Work instructions ->
Scan the data below and pick out the lines containing the word "shown".

Material ->
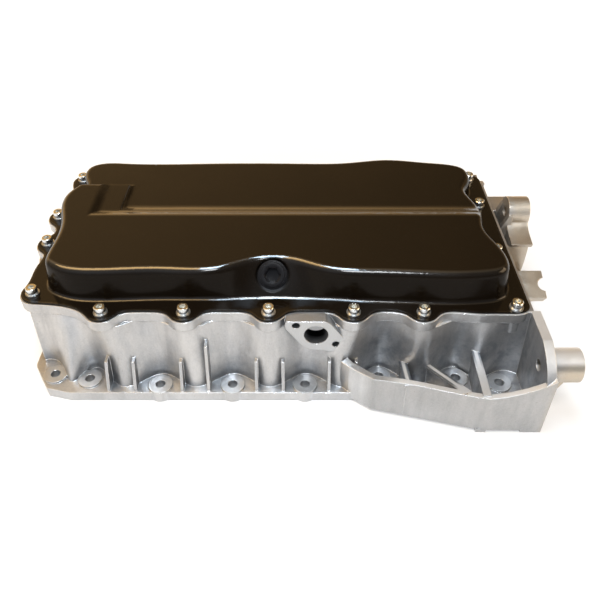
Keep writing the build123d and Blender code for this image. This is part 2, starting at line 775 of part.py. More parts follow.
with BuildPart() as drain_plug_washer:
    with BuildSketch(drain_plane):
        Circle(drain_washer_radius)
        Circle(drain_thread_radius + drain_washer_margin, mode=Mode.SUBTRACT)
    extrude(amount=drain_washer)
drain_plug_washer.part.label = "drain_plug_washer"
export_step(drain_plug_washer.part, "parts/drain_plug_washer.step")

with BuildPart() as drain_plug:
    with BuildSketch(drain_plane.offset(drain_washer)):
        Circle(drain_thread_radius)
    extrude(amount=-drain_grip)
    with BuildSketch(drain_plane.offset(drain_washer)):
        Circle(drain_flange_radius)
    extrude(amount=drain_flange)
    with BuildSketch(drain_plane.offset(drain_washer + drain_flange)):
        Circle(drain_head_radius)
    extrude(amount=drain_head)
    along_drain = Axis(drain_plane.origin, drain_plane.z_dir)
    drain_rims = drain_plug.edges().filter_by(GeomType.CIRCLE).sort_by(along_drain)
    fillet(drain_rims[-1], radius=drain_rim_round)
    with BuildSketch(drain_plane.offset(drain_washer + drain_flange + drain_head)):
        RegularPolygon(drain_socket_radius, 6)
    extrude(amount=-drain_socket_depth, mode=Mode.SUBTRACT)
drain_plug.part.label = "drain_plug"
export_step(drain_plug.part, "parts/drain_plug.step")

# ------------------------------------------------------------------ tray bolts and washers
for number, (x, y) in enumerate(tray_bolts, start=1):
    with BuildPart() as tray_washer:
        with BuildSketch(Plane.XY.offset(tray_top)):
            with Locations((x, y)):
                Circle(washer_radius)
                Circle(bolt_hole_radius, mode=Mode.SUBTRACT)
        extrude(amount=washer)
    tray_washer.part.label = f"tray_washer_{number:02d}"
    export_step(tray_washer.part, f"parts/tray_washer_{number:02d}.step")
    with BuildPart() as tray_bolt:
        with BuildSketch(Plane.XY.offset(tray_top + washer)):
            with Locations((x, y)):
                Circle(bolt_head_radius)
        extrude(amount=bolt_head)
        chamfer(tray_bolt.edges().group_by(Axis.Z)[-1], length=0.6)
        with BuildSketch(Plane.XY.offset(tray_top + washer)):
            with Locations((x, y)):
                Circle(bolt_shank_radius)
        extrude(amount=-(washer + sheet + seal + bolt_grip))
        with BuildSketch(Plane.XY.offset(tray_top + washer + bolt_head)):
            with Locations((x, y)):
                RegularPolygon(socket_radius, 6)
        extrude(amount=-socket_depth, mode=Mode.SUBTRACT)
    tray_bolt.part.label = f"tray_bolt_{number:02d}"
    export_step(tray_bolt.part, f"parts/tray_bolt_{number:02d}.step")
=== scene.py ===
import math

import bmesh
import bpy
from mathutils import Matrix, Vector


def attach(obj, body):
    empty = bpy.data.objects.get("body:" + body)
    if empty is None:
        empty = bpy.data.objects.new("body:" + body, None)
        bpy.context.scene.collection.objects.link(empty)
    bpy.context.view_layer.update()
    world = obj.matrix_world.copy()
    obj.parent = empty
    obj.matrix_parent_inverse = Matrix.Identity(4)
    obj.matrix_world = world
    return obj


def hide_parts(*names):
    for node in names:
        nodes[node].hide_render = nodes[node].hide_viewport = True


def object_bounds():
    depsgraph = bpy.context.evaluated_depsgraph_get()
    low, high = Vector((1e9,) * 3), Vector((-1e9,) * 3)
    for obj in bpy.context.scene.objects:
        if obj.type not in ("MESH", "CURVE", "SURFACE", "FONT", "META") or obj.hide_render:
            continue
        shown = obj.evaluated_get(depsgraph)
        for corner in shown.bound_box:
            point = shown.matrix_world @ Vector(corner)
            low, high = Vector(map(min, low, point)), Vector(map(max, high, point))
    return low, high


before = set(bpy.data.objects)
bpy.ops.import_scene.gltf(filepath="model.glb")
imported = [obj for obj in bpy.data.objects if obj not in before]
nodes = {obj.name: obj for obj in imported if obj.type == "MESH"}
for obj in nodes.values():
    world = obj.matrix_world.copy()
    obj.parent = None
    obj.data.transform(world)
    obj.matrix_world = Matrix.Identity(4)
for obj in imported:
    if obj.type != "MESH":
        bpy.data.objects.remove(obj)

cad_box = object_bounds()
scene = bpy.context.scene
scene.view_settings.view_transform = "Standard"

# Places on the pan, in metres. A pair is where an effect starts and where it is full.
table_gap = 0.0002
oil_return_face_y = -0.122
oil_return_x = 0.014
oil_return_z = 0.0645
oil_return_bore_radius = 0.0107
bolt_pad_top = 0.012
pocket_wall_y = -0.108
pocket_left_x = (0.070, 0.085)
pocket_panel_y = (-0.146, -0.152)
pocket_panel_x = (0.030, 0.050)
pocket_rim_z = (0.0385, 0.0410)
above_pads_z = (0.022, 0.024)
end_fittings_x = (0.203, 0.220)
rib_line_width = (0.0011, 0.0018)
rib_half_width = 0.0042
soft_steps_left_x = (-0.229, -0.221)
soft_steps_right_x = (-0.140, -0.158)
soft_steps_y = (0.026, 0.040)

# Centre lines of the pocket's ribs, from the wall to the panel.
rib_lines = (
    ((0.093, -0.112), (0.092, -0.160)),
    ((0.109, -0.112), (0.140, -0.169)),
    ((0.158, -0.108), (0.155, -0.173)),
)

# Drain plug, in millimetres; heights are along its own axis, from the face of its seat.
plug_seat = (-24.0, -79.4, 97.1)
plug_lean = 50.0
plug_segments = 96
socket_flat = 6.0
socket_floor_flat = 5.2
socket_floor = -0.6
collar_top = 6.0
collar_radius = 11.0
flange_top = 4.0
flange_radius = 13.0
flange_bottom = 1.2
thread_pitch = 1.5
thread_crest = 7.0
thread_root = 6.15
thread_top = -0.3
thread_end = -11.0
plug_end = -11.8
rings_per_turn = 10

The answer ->
        shown = obj.evaluated_get(depsgraph)
        for corner in shown.bound_box:
            point = shown.matrix_world @ Vector(corner)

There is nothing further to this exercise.